Benvenuta DOP economy

Ci sono i colori (la Green Economy, la Blue Economy, la Black Economy); poi le figure geometriche (la Circular Economy, la Linear Economy); gli aggettivi (la New Economy e l'Old Economy); i luoghi (la Space Economy, la Sea Economy) e poi: la Gig Economy, la War Economy e chissà quale altra Economy dimentichiamo. Ma, insomma, quante economie esistono? Molte.

 

Idealmente tante quante sono le declinazioni dell'esistenza umana in un'attività che abbia rilevanza economica, e che perciò: (i) muova denari; (ii) generi transazioni; (iii) operi scelte sulle risorse.

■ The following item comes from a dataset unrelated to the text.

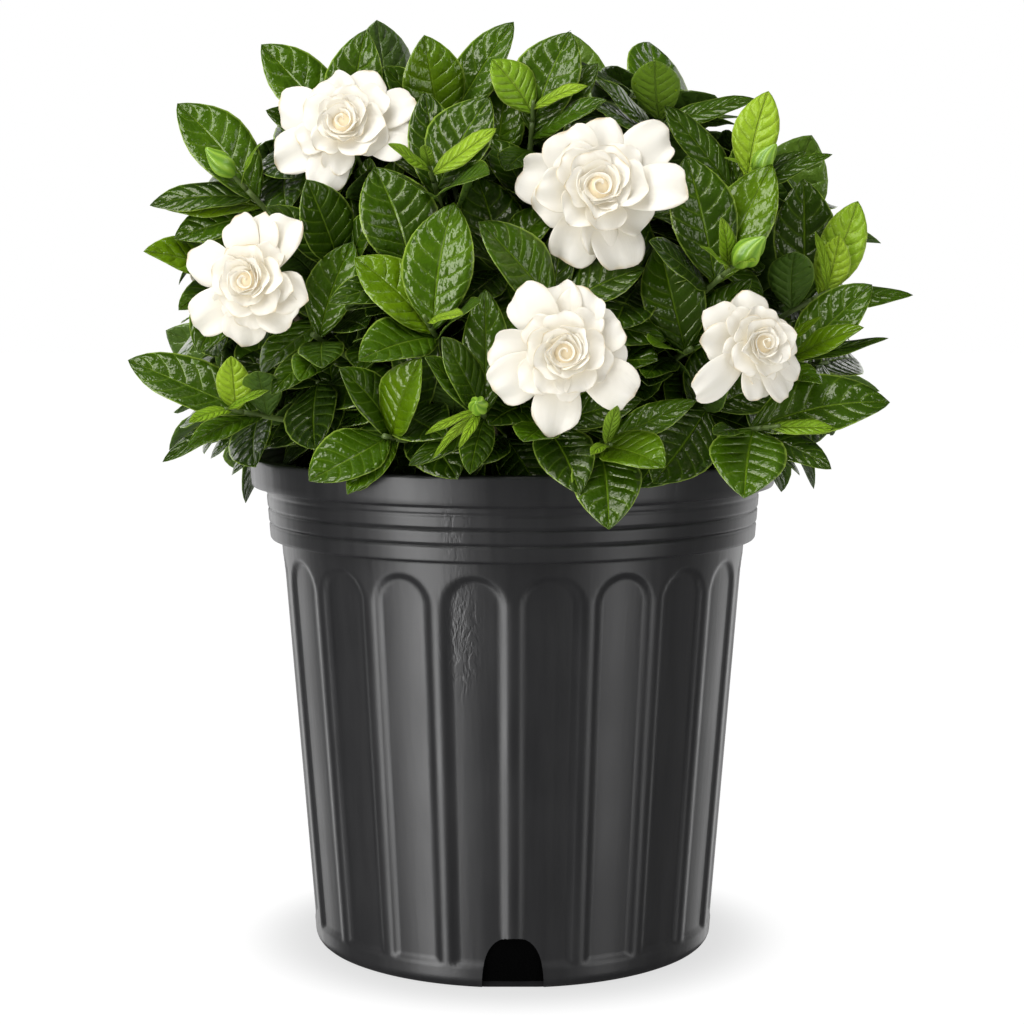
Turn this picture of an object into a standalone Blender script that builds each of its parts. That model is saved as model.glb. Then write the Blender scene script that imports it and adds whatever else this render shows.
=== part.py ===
"""Potted gardenia in a nursery pot: metres, +Z up, origin on the floor under the middle of the pot.

The pot, its soil, the woody limbs, the leafy shoots, the young tips and the double blooms are separate
solids. The front of the plant, where -Y is the front, is laid out shoot by shoot, and the sides, back and
top follow a rule. Every blade is tried against all that already stands and is swung until it is clear.
"""
import math
import random

import bmesh
import bpy
from mathutils import Matrix, Vector
from mathutils.bvhtree import BVHTree
from mathutils.geometry import tessellate_polygon

MM = 0.001
GAP = 0.3 * MM                      # running gap between pieces that touch

# Pot
POT_COLUMNS = 40                    # sides of the outer wall, two to each panel
INNER_COLUMNS = 18                  # sides of the plain inner wall
PANELS = 20                         # recessed arched panels round the body, 18 degrees apart
FOOT_RADIUS = 101.5 * MM            # flat ring that the pot stands on
FOOT_ROUND_RADIUS = 106.9 * MM
FOOT_ROUND_HEIGHT = 6 * MM
BODY_TOP_RADIUS = 123.4 * MM
COLLAR_BOTTOM = 217.5 * MM
COLLAR_BOTTOM_RADIUS = 129.2 * MM
COLLAR_TOP_RADIUS = 131.5 * MM
LIP_BOTTOM = 245.5 * MM
LIP_BOTTOM_RADIUS = 138.7 * MM
POT_HEIGHT = 261.3 * MM
LIP_RADIUS = 140 * MM               # 280 mm across, a three-gallon nursery pot
LIP_INNER_RADIUS = 133.5 * MM
LIP_STEP_DROP = 3.2 * MM
WALL = 2.6 * MM
FLOOR_THICKNESS = 3 * MM
PANEL_DEPTH = 1.2 * MM
PANEL_HALF_ANGLE = math.radians(7.8)
PANEL_FLAT_HALF_ANGLE = math.radians(5.8)
PANEL_BOTTOM = 12 * MM
ARCH_TOP = 211.5 * MM
NOTCH_WIDTH = 31 * MM
NOTCH_FLAT = 12 * MM                # flat top of a drain notch
NOTCH_HEIGHT = 27 * MM
NOTCH_REACH = 9 * MM                # how far a notch bites into the floor plate
NOTCH_PANELS = (0, 7, 13)           # panels round from the front to each notch

# Soil and trunk
SOIL_TOP = 236 * MM
SOIL_CROWN = 5 * MM
TRUNK_RADIUS = 6.5 * MM
TRUNK_SIDES = 9
TRUNK_DEPTH = 45 * MM               # how deep the trunk stands in its hole
TRUNK_FORK = 252 * MM
MAIN_LIMBS = 6
MAIN_LIMB_SPREAD = 66 * MM
MAIN_LIMB_TOP = 322 * MM
LIMB_BASE_RADIUS = 4.6 * MM
LIMB_TOP_RADIUS = 2.8 * MM
LIMB_SIDES = 5
SIDE_LIMB_RADII = (2.8 * MM, 2.4 * MM, 2.0 * MM)
SIDE_LIMB_ROOM = 3.6 * MM           # radius kept clear round a side limb
SIDE_LIMB_PULLS = (0.35, 0.2, 0.6)  # places of its knee, as shares of its length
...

Fra queste Economy ne esiste una molto italiana, nel senso che abbiamo una leadership indiscussa che ci pone alla testa di un grande movimento mondiale: la DOP Economy. Roba forte.

 


La Treccani (la Bibbia della cultura italiana), l'ha appena accolta fra le sue braccia, definendola così: Segmento della produzione e trasformazione dei prodotti agricoli destinati all'alimentazione a Indicazione geografica, che costituisce una parte importante del valore agroalimentare nazionale.
Due numeri e tre nomi, così ci capiamo bene. 16,9 miliardi di euro di valore (alla produzione); il 19% del fatturato agroalimentare italiano.

 


Ora tre nomi: Parmigiano Reggiano, Aceto Balsamico, Prosciutto di Parma.
Tre campioni di una squadra di 838 alimenti a denominazioni di origine (fra DOP, IGP, STG), che portano l'Italia avanti nel mondo. A questi, manco il Covid li ferma.